▸ **REQUIRED WORK**: Please set the lines down again exactly, from the top of the entries through the line that contains "bend_share = 0.45".

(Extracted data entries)
********************

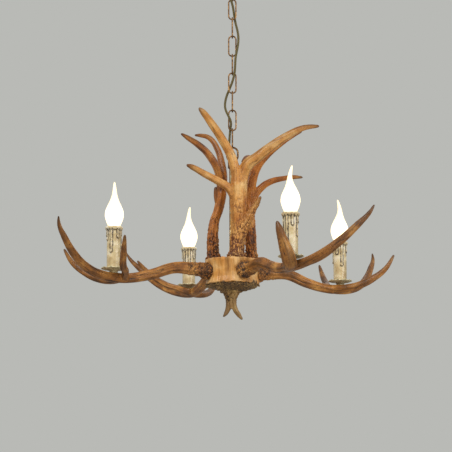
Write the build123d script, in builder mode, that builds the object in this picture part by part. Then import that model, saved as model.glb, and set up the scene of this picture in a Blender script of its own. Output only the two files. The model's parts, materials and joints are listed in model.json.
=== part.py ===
from build123d import *
import math
import os

os.makedirs("parts", exist_ok=True)

# A four-light antler chandelier, in millimetres. The origin is on the ceiling, at the middle of
# the crossbar. +Z is up, +X is to the right seen from the front, and the fixture hangs below.
# The pieces below the chain are drawn from the hub level, the height of the drum's waist.

# Ceiling end
strap_length = 96
strap_width = 18
strap_thickness = 2
strap_foot = 20
strap_slope = 6
strap_drop = 12
strap_bend = 3
slot_spacing = 76
slot_length = 12
slot_width = 5
canopy_radius = 55
canopy_depth = 28
canopy_flat = 28
canopy_wall = 1.2
canopy_lip = 4
canopy_belly = 47
shank_radius = 5
shank_head = 4
lock_nut_width = 15
lock_nut_height = 5
collar_height = 5
collar_radius = 9
collar_flutes = 20
flute_radius = 0.9
bushing_place = (-17, -5)
bushing_radius = 4
bushing_lip_radius = 6
bushing_lip = 1.6
block_place = (-15, -3)
block_length = 16
block_width = 12
block_height = 12

# Chain and cord
link_count = 9
link_length = 42
link_width = 16.5
link_wire = 2.8
hang_gap = 0.3
loop_length = 30
loop_width = 24
loop_wire = 3.5
loop_sink = 1
cord_diameter = 4.4
bend_share = 0.45

# Stem and hub
stem_loop_height = 217.6
stem_radius = 6
stem_bore = 4
boss_radius = 8.5
boss_height = 17
boss_socket = 10
boss_wire_way = 1.6
cord_seat = 4.5
drum_top = 18
drum_bottom = -28
drum_top_radius = 51
drum_waist_radius = 46.5
drum_foot_radius = 50.5
drum_edge = 2
rim_depth = 16
rim_radius = 48
rim_belly_radius = 46
rim_foot_radius = 34
rim_knobs = 13
rim_knob_radius = 5
nub_radius = 6.5
nub_azimuth = 225
fit_gap = 0.1
washer_radius = 11.5
washer_height = 1.5
stem_nut_width = 17
stem_nut_height = 6
stem_end = 1
pocket_depth = 10.5
pocket_radius = 20
finial_stud_radius = 3.9
finial_stud_length = 26
finial_stud_grip = 9

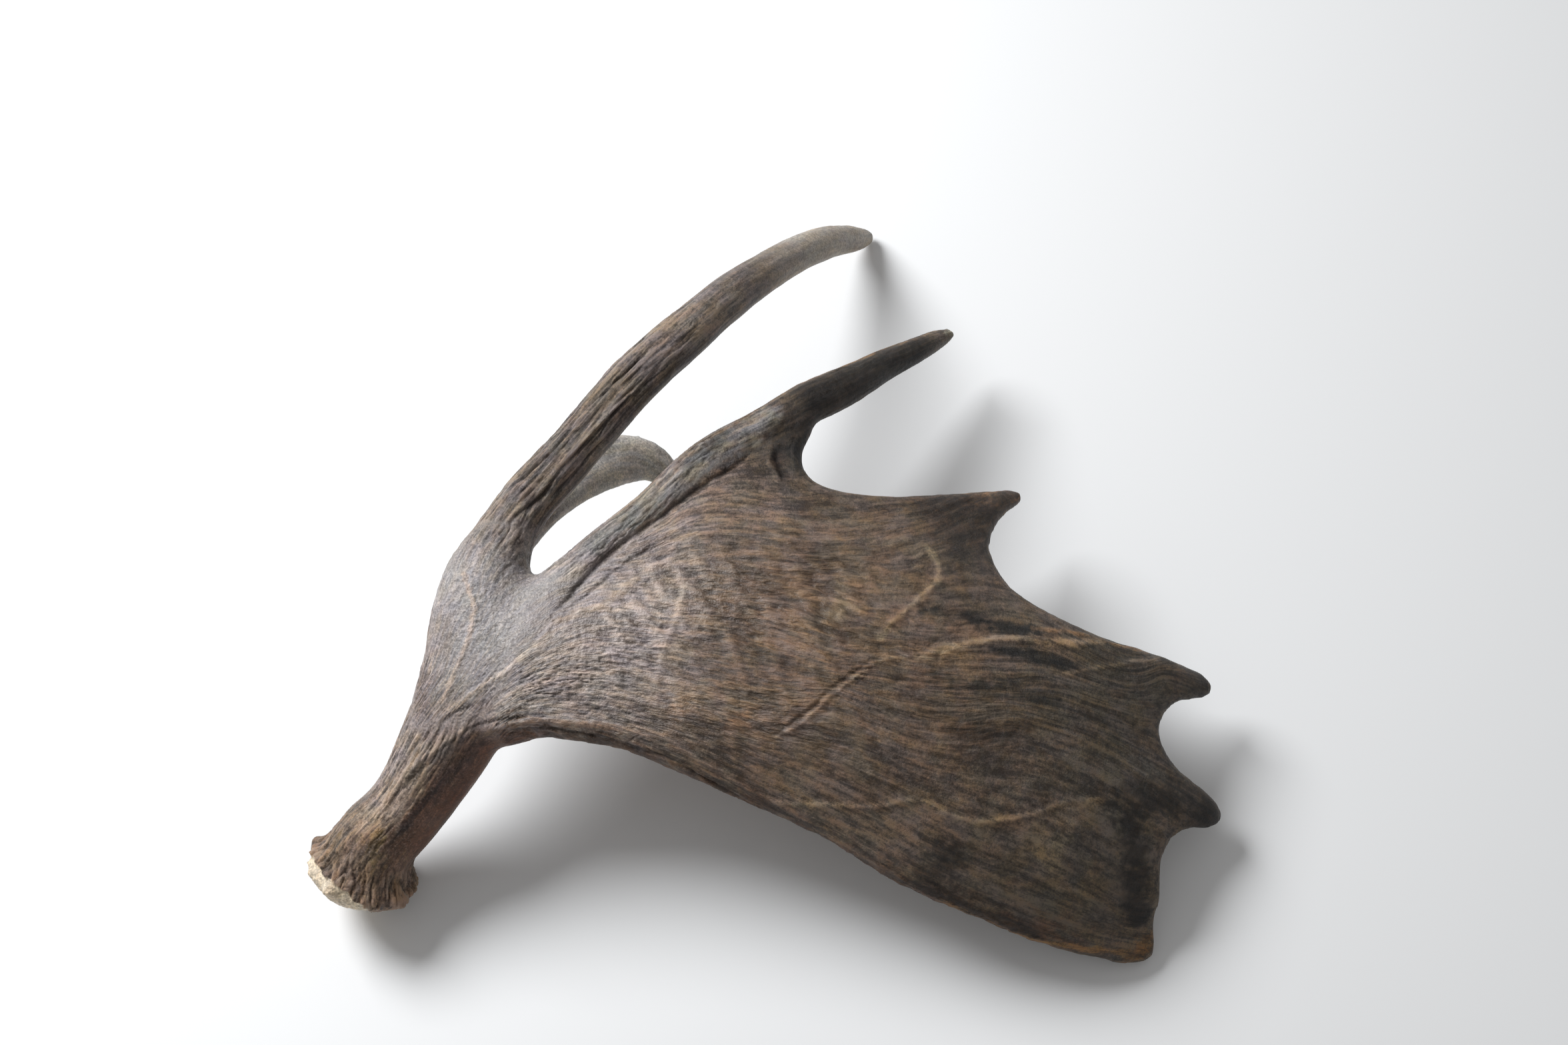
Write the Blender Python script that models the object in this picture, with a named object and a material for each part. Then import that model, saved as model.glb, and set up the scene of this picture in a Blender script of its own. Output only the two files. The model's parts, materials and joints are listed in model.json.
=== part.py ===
"""A shed moose antler, laid down on its hollow side.

The antler grew as one piece: a knobbed burr, a beam, two brow tines and a broad palm whose
edge runs out into five points.  It rests on the burr, on the palm's lowest point and on the
tip of the long brow tine.  The form is lofted and filled here from a few stations, fused into
one skin, grooved, thinned out, and then parted at its main forks.

Tables are in millimetres: X along the palm, Y across it, Z up from the surface it lies on.
"""
import math

import bpy
import numpy as np
from mathutils import Matrix, Vector, geometry

MM = 0.001

# ---- driving dimensions (mm) ----
BURR_CENTRE = (-268.5, -210.5, 25.7)
BURR_AXIS = (0.36, 0.605, 0.712)
EDGE_ROUND = 1.3
SOFTENING_LOSS = 0.8
SKIN_CELL = 1.8
SKIN_SMOOTHING = 7
BLEND_SMOOTHING = 90
TRIANGLES = 9050
FORK_GAP = 0.3

# the way the broad face looks, and so the line along which a limb's depth is measured
FACE = Vector((0.0, -0.42, 0.91)).normalized()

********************

▸ **REPLY TO THE TASK**:
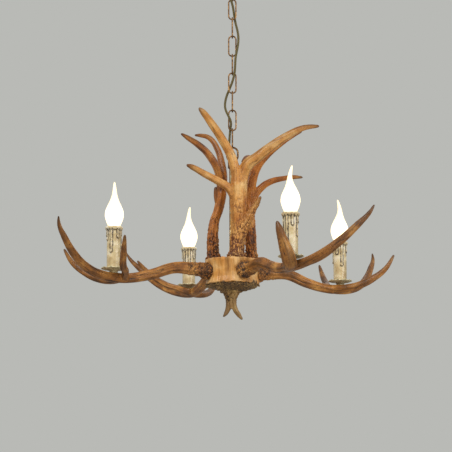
Write the build123d script, in builder mode, that builds the object in this picture part by part. Then import that model, saved as model.glb, and set up the scene of this picture in a Blender script of its own. Output only the two files. The model's parts, materials and joints are listed in model.json.
=== part.py ===
from build123d import *
import math
import os

os.makedirs("parts", exist_ok=True)

# A four-light antler chandelier, in millimetres. The origin is on the ceiling, at the middle of
# the crossbar. +Z is up, +X is to the right seen from the front, and the fixture hangs below.
# The pieces below the chain are drawn from the hub level, the height of the drum's waist.

# Ceiling end
strap_length = 96
strap_width = 18
strap_thickness = 2
strap_foot = 20
strap_slope = 6
strap_drop = 12
strap_bend = 3
slot_spacing = 76
slot_length = 12
slot_width = 5
canopy_radius = 55
canopy_depth = 28
canopy_flat = 28
canopy_wall = 1.2
canopy_lip = 4
canopy_belly = 47
shank_radius = 5
shank_head = 4
lock_nut_width = 15
lock_nut_height = 5
collar_height = 5
collar_radius = 9
collar_flutes = 20
flute_radius = 0.9
bushing_place = (-17, -5)
bushing_radius = 4
bushing_lip_radius = 6
bushing_lip = 1.6
block_place = (-15, -3)
block_length = 16
block_width = 12
block_height = 12

# Chain and cord
link_count = 9
link_length = 42
link_width = 16.5
link_wire = 2.8
hang_gap = 0.3
loop_length = 30
loop_width = 24
loop_wire = 3.5
loop_sink = 1
cord_diameter = 4.4
bend_share = 0.45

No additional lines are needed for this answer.